Given his strong base on the ground, Biplab possess the possibility of appealing to a large section of ex-PLA and lower-level UCPN-M cadres who have faced humiliation at the hands of NC and CPN-UML for 'fighting' to transform the socio-political structure, but ultimately 'failing' to do so and return to the very society they fervently argued needed reform. And, there is popular sentiment, especially in the rural areas that could turn to Biplab if he can convince that he is genuine and take action against corruption.
Likewise, the failure of the new constitution to address dissatisfactions of Madhes, dalit and janajatis can also be plus point to uplift his movement.
Just like in the insurgency time, it’s the young generation, mostly below 30 years of age, who Biplab has to appeal to propel his movement.
Challenges
Biplab's team is not inclusive in terms of representations of different geographical and ethnic communities. Madhes, eastern Nepal, and the regions of Tharuwan and Tamuwan are absent from Biplab's party.

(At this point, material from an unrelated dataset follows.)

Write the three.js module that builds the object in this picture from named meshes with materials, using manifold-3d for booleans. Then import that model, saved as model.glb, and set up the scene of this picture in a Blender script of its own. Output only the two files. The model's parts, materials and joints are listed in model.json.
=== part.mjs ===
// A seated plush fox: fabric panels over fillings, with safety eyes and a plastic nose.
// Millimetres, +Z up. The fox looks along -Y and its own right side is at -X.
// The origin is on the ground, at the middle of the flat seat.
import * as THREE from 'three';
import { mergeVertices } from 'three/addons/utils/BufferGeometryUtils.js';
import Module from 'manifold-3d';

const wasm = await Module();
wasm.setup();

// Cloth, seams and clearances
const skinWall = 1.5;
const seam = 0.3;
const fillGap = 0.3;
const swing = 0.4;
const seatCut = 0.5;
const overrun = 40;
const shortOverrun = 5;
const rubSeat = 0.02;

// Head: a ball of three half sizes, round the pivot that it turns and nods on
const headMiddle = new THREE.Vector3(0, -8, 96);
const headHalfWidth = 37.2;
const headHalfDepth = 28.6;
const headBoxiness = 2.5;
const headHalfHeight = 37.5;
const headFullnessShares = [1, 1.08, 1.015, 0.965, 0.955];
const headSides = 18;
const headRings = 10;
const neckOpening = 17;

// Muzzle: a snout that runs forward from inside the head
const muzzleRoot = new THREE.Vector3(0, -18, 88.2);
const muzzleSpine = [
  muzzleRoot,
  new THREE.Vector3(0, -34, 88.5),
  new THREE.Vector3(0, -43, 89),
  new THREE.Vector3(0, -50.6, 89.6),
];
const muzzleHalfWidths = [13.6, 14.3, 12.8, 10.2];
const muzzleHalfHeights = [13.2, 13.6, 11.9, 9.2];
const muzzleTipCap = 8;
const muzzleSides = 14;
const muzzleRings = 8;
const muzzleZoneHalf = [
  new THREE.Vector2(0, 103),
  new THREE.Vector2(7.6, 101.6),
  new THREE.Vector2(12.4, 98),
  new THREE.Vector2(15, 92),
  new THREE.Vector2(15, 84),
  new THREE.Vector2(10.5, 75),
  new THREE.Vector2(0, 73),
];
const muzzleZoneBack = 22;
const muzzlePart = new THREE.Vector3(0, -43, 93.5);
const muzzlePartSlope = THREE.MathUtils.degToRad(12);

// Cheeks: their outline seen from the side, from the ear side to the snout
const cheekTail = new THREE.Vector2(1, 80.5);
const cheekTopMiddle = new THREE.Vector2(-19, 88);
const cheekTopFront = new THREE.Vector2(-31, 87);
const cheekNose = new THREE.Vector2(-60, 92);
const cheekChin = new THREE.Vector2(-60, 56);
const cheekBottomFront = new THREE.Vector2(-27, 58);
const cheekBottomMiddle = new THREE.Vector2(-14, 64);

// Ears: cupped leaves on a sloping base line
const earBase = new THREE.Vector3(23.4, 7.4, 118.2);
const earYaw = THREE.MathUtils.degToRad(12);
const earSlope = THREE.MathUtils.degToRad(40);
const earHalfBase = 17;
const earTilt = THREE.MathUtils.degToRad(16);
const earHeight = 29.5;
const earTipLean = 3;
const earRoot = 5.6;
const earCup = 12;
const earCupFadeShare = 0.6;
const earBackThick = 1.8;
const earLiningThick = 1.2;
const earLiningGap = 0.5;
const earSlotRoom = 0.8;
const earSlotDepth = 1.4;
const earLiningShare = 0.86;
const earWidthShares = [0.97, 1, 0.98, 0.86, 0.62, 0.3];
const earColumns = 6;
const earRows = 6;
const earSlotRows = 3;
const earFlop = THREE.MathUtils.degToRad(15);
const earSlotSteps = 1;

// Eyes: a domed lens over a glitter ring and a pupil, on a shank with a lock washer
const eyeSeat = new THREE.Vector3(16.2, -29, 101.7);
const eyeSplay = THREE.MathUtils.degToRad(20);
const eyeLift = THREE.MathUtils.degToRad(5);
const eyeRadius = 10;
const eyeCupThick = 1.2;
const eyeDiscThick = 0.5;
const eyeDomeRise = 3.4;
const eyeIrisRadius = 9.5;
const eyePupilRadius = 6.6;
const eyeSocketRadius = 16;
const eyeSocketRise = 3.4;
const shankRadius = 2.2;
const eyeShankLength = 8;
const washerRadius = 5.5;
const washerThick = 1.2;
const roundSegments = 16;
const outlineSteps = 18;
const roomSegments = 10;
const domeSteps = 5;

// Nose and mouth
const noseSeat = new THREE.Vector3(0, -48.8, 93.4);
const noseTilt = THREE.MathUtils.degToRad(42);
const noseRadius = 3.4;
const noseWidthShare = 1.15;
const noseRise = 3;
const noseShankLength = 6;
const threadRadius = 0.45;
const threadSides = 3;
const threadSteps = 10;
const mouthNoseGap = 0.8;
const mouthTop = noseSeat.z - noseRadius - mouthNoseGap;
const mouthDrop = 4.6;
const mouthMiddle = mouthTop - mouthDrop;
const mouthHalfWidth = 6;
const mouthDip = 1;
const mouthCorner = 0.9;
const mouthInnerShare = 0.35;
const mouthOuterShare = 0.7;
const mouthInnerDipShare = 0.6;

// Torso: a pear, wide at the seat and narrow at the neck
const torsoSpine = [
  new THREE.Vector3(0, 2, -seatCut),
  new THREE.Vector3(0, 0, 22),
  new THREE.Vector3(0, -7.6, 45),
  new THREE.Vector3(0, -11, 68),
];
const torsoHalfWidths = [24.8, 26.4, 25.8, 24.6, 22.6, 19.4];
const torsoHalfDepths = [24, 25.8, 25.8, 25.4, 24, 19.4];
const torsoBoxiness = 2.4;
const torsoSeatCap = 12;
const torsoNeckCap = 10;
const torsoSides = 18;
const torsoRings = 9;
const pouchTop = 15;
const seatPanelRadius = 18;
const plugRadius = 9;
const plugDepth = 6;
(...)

During the insurgency, the Maoists inculcated in the common psyche the imagination of a classless society. The cadres as well as the common people saw how these were just dreams, nothing more. Biplab therefore has a challenge to tread through these disbelief and frustrations that have become rife as a consequence. To emerge a leader of the new revolution, he has ahead of him a daunting task of winning the hearts that have been shattered.
The cadres and people are skeptical about Biplab, suspecting that he could just turn out to be another Prachanda, for whom the sacrifices of the people and cadres merely became stepping ladder to achieve political power.
Much talks, less work is what the Maoist movement turned out to be. The leadership level was marred by a clash of personalities that diverted the party from the objectives it championed. Biplab has to show, not tell. He will not enjoy the benefit of doubt that the Maoists enjoyed when they entered the peace process. The 48-year-old once told his brother Jayandra not to commit any mistakes because he wanted to walk very 'far'.